Exercise task :: Write out, word for word, only the data from its first line to the line containing "return colour, roughness, streaks".
START Source material
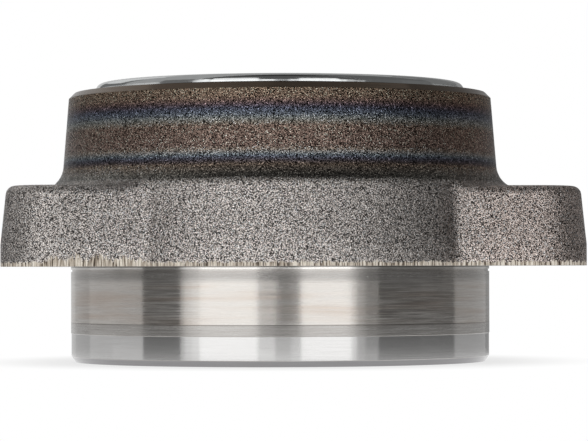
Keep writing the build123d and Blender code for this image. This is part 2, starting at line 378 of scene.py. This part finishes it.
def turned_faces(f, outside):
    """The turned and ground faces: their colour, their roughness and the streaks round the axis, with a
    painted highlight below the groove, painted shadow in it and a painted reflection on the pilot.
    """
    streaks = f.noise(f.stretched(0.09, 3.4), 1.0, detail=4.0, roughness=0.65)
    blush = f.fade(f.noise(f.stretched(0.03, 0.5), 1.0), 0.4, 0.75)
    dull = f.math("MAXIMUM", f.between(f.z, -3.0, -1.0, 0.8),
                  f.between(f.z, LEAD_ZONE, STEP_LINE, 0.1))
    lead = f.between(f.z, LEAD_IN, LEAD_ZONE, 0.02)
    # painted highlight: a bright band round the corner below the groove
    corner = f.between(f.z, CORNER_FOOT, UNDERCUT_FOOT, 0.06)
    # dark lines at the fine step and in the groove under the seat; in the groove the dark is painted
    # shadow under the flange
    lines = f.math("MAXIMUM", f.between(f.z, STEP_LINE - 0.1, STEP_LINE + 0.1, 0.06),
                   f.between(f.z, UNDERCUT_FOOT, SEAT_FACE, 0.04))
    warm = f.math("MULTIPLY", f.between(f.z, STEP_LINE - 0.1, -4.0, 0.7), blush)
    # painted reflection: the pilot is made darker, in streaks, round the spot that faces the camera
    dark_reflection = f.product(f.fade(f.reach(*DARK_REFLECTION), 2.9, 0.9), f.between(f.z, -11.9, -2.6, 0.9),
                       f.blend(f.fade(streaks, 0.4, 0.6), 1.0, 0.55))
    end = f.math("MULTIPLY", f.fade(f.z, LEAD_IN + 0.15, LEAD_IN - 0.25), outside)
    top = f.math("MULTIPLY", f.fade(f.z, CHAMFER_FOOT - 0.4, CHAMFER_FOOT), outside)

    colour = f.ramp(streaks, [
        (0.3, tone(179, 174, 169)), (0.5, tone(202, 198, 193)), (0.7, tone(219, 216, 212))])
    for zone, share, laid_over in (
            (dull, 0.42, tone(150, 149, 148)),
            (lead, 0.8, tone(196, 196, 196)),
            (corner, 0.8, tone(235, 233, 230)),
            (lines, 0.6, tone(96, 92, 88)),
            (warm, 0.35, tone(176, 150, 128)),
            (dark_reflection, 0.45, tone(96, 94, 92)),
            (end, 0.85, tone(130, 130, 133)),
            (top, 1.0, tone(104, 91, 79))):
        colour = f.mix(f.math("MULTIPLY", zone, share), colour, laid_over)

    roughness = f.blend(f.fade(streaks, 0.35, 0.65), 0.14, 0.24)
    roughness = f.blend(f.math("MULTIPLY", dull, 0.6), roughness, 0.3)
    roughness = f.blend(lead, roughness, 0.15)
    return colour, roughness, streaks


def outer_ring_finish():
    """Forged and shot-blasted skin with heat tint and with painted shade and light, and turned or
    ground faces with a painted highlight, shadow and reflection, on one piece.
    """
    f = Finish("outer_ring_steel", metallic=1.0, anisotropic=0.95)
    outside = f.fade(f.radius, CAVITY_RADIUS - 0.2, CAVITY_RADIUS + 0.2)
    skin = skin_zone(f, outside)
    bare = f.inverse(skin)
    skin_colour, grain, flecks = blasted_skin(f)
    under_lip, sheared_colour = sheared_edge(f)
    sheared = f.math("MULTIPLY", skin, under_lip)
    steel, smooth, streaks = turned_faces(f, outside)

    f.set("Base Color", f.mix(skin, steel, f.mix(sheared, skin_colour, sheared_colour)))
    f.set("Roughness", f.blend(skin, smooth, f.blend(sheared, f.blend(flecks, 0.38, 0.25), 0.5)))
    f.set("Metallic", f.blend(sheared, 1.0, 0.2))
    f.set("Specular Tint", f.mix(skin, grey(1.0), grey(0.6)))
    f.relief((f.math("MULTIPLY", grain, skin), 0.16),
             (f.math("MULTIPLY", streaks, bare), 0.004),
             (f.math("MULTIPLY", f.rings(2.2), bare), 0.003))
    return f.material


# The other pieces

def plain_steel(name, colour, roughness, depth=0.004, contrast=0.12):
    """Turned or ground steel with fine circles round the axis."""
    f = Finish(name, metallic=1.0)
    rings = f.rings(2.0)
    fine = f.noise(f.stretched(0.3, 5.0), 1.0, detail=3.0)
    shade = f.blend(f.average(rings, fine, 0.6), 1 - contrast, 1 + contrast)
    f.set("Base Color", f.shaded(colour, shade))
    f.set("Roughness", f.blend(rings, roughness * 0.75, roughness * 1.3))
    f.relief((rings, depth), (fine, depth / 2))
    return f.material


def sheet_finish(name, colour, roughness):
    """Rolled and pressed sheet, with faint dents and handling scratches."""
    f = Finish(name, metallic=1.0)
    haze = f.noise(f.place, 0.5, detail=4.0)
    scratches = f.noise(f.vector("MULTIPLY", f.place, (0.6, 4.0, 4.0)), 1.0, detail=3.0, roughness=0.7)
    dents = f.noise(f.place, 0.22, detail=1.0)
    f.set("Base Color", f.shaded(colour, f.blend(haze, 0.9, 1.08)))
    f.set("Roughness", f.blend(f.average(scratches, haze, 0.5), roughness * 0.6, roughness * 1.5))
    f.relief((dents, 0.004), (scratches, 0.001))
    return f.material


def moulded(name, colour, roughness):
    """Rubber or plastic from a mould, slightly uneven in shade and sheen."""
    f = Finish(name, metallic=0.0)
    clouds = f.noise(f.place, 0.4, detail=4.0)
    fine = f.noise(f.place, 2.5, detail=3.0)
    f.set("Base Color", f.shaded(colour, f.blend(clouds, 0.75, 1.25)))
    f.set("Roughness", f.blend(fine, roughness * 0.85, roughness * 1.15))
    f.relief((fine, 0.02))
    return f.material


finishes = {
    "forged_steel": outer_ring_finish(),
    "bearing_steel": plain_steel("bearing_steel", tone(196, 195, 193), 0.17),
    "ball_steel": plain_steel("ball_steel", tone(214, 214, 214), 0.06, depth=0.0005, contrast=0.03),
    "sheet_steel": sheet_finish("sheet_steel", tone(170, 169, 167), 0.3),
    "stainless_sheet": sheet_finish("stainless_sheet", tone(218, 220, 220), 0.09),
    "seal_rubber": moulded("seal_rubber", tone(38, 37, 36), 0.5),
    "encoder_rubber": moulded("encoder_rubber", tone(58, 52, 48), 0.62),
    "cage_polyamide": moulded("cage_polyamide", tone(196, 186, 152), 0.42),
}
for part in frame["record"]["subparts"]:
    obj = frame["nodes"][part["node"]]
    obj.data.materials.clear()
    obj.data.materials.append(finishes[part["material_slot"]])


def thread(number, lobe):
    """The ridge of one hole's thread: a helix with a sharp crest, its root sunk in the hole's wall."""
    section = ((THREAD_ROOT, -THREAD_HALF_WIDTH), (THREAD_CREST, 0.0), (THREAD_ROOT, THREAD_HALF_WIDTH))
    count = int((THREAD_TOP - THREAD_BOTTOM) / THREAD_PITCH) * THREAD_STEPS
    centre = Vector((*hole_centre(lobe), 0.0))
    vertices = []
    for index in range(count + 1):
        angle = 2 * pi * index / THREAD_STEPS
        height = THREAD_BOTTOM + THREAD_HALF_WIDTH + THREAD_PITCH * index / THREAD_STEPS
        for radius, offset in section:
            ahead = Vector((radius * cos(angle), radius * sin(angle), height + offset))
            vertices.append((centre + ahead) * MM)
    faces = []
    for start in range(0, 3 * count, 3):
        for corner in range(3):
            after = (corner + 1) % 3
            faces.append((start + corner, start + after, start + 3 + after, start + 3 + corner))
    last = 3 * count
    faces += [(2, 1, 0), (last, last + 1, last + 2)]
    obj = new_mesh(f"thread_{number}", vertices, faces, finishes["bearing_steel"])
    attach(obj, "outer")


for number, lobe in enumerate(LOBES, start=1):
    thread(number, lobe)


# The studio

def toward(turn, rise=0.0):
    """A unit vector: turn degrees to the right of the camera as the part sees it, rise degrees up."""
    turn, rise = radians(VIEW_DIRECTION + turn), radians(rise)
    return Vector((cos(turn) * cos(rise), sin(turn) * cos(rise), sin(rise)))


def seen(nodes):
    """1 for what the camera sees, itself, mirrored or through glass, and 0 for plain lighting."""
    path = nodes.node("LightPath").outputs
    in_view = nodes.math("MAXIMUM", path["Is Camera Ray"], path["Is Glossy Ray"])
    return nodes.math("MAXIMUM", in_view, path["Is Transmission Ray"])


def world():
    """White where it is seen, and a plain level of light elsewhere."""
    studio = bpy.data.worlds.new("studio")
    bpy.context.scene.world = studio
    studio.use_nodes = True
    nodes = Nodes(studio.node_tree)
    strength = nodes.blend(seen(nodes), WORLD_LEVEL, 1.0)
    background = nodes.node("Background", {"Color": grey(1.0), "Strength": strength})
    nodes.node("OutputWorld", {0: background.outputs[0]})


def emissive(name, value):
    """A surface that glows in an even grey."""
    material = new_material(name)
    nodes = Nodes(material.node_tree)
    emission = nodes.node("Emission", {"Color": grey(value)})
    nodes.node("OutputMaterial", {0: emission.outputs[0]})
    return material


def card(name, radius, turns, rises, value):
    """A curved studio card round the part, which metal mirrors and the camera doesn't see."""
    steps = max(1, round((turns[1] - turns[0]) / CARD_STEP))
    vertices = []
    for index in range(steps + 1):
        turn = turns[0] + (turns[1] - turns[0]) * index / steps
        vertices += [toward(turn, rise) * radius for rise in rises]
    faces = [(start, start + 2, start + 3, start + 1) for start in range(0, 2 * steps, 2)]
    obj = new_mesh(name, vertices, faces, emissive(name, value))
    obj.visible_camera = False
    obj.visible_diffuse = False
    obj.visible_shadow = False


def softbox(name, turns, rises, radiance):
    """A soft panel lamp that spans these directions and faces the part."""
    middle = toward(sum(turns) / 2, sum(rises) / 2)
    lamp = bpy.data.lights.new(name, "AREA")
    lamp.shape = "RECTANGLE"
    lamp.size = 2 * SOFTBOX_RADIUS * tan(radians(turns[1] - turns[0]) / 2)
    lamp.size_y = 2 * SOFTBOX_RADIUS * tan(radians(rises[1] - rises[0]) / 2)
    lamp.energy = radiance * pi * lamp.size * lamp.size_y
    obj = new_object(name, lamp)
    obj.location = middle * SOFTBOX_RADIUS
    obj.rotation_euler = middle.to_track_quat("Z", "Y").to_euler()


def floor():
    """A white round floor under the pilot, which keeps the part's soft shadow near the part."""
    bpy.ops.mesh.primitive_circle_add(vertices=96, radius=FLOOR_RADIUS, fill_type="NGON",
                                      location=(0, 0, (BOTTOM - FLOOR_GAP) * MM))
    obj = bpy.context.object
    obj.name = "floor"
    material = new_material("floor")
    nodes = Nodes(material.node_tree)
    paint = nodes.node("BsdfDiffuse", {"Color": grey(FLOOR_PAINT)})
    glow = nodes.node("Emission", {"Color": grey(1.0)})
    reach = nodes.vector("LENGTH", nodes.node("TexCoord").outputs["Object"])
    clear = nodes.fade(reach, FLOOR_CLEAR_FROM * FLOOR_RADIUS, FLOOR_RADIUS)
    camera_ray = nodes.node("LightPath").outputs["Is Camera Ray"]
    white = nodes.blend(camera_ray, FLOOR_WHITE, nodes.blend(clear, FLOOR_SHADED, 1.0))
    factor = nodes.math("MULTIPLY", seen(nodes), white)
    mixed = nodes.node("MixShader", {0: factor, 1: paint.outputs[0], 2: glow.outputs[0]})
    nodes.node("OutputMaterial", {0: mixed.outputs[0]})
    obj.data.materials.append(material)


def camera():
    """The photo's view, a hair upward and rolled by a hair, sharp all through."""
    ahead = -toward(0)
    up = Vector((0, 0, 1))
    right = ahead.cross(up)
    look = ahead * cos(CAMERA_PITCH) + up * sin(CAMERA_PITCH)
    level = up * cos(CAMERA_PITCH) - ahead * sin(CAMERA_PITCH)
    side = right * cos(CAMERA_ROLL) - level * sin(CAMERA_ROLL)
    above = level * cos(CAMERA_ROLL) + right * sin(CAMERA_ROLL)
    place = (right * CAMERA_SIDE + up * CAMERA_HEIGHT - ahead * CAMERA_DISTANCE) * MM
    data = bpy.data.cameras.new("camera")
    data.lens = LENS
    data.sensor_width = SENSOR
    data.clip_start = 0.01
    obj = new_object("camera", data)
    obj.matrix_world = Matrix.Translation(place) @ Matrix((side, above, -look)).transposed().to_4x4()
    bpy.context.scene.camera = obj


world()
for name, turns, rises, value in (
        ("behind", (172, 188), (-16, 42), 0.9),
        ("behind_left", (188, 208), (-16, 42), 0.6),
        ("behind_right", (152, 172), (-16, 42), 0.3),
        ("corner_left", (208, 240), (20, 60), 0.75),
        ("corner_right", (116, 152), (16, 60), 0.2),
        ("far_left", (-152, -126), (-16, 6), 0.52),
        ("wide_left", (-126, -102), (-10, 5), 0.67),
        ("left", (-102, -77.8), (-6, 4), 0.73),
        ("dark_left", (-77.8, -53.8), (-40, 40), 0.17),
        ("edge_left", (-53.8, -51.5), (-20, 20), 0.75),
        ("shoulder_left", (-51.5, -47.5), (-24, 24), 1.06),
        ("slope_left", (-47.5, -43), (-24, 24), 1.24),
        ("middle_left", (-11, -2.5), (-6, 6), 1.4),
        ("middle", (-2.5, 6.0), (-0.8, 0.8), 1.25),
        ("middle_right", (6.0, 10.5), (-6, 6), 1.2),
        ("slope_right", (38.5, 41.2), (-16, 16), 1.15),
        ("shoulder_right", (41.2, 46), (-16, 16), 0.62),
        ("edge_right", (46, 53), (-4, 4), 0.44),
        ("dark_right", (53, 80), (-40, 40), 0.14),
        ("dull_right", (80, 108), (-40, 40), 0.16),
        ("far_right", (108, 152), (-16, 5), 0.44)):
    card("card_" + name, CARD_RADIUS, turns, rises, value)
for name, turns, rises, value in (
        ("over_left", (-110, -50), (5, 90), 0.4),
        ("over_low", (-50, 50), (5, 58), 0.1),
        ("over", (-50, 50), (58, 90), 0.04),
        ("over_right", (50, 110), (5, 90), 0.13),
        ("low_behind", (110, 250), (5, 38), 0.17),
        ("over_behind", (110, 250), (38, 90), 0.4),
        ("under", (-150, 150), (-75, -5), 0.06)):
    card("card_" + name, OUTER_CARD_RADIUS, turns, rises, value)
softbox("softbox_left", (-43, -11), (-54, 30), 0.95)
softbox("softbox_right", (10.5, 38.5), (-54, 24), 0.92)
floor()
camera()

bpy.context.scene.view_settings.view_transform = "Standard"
END Source material
Task result ::
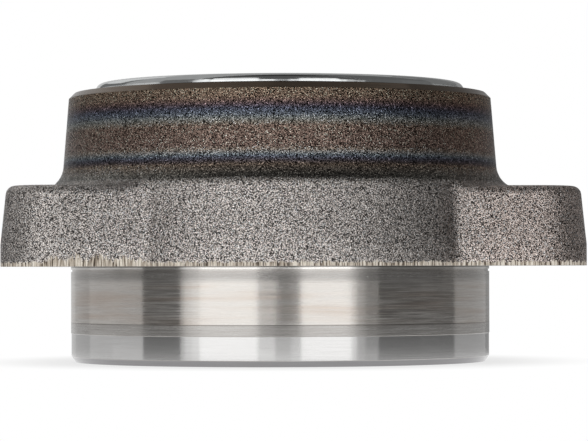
Keep writing the build123d and Blender code for this image. This is part 2, starting at line 378 of scene.py. This part finishes it.
def turned_faces(f, outside):
    """The turned and ground faces: their colour, their roughness and the streaks round the axis, with a
    painted highlight below the groove, painted shadow in it and a painted reflection on the pilot.
    """
    streaks = f.noise(f.stretched(0.09, 3.4), 1.0, detail=4.0, roughness=0.65)
    blush = f.fade(f.noise(f.stretched(0.03, 0.5), 1.0), 0.4, 0.75)
    dull = f.math("MAXIMUM", f.between(f.z, -3.0, -1.0, 0.8),
                  f.between(f.z, LEAD_ZONE, STEP_LINE, 0.1))
    lead = f.between(f.z, LEAD_IN, LEAD_ZONE, 0.02)
    # painted highlight: a bright band round the corner below the groove
    corner = f.between(f.z, CORNER_FOOT, UNDERCUT_FOOT, 0.06)
    # dark lines at the fine step and in the groove under the seat; in the groove the dark is painted
    # shadow under the flange
    lines = f.math("MAXIMUM", f.between(f.z, STEP_LINE - 0.1, STEP_LINE + 0.1, 0.06),
                   f.between(f.z, UNDERCUT_FOOT, SEAT_FACE, 0.04))
    warm = f.math("MULTIPLY", f.between(f.z, STEP_LINE - 0.1, -4.0, 0.7), blush)
    # painted reflection: the pilot is made darker, in streaks, round the spot that faces the camera
    dark_reflection = f.product(f.fade(f.reach(*DARK_REFLECTION), 2.9, 0.9), f.between(f.z, -11.9, -2.6, 0.9),
                       f.blend(f.fade(streaks, 0.4, 0.6), 1.0, 0.55))
    end = f.math("MULTIPLY", f.fade(f.z, LEAD_IN + 0.15, LEAD_IN - 0.25), outside)
    top = f.math("MULTIPLY", f.fade(f.z, CHAMFER_FOOT - 0.4, CHAMFER_FOOT), outside)

    colour = f.ramp(streaks, [
        (0.3, tone(179, 174, 169)), (0.5, tone(202, 198, 193)), (0.7, tone(219, 216, 212))])
    for zone, share, laid_over in (
            (dull, 0.42, tone(150, 149, 148)),
            (lead, 0.8, tone(196, 196, 196)),
            (corner, 0.8, tone(235, 233, 230)),
            (lines, 0.6, tone(96, 92, 88)),
            (warm, 0.35, tone(176, 150, 128)),
            (dark_reflection, 0.45, tone(96, 94, 92)),
            (end, 0.85, tone(130, 130, 133)),
            (top, 1.0, tone(104, 91, 79))):
        colour = f.mix(f.math("MULTIPLY", zone, share), colour, laid_over)

    roughness = f.blend(f.fade(streaks, 0.35, 0.65), 0.14, 0.24)
    roughness = f.blend(f.math("MULTIPLY", dull, 0.6), roughness, 0.3)
    roughness = f.blend(lead, roughness, 0.15)
    return colour, roughness, streaks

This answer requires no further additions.